Problem description
Beginning with the first line below, please repeat the material exactly, ending with the line that includes "from the crown.".
── Collected data ──
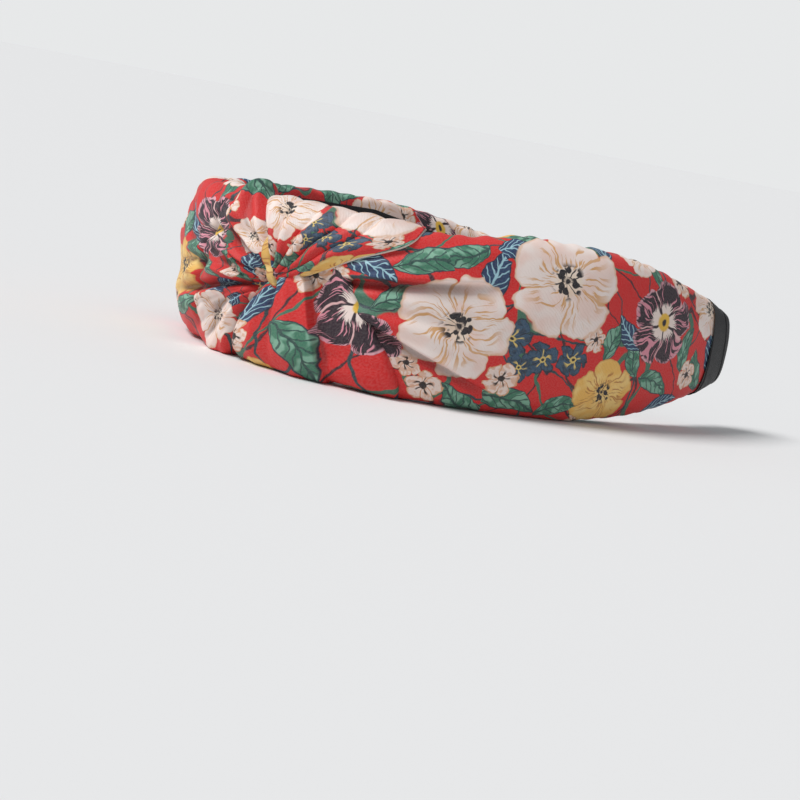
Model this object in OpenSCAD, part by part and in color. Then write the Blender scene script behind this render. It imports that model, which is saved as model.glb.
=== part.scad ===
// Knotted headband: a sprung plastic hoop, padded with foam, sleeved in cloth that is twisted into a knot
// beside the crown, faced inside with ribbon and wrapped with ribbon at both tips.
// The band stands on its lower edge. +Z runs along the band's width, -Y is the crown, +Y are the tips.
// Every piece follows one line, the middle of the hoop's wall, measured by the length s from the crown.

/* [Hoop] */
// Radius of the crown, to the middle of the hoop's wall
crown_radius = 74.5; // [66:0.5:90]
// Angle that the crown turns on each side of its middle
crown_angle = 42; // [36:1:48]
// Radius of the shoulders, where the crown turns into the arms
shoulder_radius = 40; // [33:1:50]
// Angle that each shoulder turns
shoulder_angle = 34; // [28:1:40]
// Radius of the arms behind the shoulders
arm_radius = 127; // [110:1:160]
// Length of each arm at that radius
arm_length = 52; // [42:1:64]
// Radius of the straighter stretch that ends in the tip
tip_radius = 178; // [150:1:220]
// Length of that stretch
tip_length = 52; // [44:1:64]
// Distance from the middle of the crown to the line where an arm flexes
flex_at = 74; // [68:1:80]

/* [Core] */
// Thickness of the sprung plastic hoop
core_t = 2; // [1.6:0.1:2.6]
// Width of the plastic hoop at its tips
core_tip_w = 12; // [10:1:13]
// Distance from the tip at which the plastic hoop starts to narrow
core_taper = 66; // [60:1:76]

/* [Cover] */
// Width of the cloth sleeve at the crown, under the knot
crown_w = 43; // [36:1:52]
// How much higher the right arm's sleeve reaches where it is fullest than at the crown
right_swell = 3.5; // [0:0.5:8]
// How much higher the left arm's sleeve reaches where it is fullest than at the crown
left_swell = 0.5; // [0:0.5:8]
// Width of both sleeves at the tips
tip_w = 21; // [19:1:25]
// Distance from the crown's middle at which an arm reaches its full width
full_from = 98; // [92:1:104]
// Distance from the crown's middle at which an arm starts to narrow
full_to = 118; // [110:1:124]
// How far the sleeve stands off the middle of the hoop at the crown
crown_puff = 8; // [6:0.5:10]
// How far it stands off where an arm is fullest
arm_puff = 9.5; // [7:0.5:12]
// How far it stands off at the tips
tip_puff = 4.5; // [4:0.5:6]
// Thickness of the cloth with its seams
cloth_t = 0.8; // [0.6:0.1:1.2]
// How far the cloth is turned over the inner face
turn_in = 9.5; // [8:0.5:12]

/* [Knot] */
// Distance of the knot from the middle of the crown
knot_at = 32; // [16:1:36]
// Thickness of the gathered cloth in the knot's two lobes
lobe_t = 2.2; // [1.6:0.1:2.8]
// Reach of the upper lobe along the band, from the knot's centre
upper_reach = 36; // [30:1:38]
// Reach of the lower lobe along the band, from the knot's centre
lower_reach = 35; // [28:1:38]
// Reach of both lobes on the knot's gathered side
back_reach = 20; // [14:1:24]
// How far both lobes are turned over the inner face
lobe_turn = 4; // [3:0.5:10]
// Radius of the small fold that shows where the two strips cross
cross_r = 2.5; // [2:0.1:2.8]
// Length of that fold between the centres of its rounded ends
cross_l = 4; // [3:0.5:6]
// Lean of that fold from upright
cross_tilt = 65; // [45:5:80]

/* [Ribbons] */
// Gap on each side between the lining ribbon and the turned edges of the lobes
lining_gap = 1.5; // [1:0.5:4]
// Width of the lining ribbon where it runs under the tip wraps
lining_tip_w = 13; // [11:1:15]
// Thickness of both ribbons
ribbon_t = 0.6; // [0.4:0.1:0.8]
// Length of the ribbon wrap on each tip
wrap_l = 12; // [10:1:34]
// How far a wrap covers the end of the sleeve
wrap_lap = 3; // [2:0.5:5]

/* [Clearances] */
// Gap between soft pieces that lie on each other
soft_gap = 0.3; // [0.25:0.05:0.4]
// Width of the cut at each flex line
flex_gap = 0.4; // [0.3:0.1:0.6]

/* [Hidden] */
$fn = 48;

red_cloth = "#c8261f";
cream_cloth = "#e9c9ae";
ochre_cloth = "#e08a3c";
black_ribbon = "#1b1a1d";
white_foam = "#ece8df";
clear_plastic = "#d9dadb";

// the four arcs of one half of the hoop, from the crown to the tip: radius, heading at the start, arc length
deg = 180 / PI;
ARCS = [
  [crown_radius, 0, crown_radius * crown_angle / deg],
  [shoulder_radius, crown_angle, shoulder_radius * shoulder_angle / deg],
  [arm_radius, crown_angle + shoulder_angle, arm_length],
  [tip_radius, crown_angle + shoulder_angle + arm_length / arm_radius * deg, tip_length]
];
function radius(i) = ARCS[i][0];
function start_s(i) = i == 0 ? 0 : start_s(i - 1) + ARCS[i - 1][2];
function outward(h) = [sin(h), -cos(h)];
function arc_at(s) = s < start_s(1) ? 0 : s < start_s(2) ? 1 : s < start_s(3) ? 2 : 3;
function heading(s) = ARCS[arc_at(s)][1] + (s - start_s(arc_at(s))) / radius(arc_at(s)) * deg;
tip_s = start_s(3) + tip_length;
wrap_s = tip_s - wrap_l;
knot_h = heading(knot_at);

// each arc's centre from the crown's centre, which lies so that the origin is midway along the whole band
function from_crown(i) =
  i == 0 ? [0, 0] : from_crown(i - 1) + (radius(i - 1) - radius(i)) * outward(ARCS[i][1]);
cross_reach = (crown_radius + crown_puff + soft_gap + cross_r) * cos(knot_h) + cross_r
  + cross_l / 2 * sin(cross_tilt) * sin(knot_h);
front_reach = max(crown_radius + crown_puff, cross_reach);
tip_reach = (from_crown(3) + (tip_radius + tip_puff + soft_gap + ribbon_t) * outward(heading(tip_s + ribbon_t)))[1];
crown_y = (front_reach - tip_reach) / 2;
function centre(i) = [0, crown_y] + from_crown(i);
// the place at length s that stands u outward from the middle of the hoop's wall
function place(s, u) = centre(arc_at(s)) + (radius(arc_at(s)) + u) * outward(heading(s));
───
Response to this task
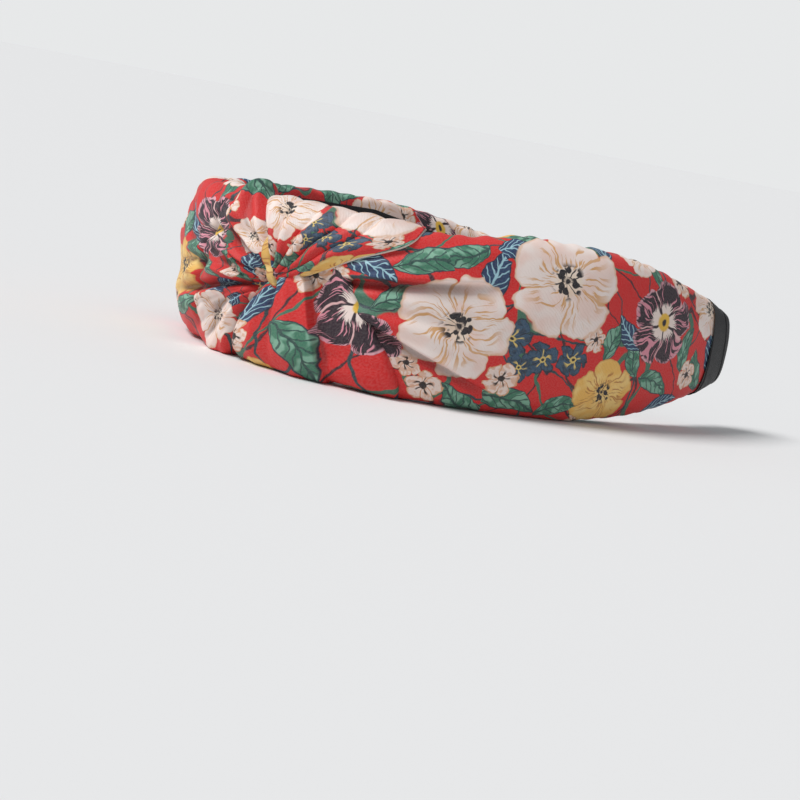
Model this object in OpenSCAD, part by part and in color. Then write the Blender scene script behind this render. It imports that model, which is saved as model.glb.
=== part.scad ===
// Knotted headband: a sprung plastic hoop, padded with foam, sleeved in cloth that is twisted into a knot
// beside the crown, faced inside with ribbon and wrapped with ribbon at both tips.
// The band stands on its lower edge. +Z runs along the band's width, -Y is the crown, +Y are the tips.
// Every piece follows one line, the middle of the hoop's wall, measured by the length s from the crown.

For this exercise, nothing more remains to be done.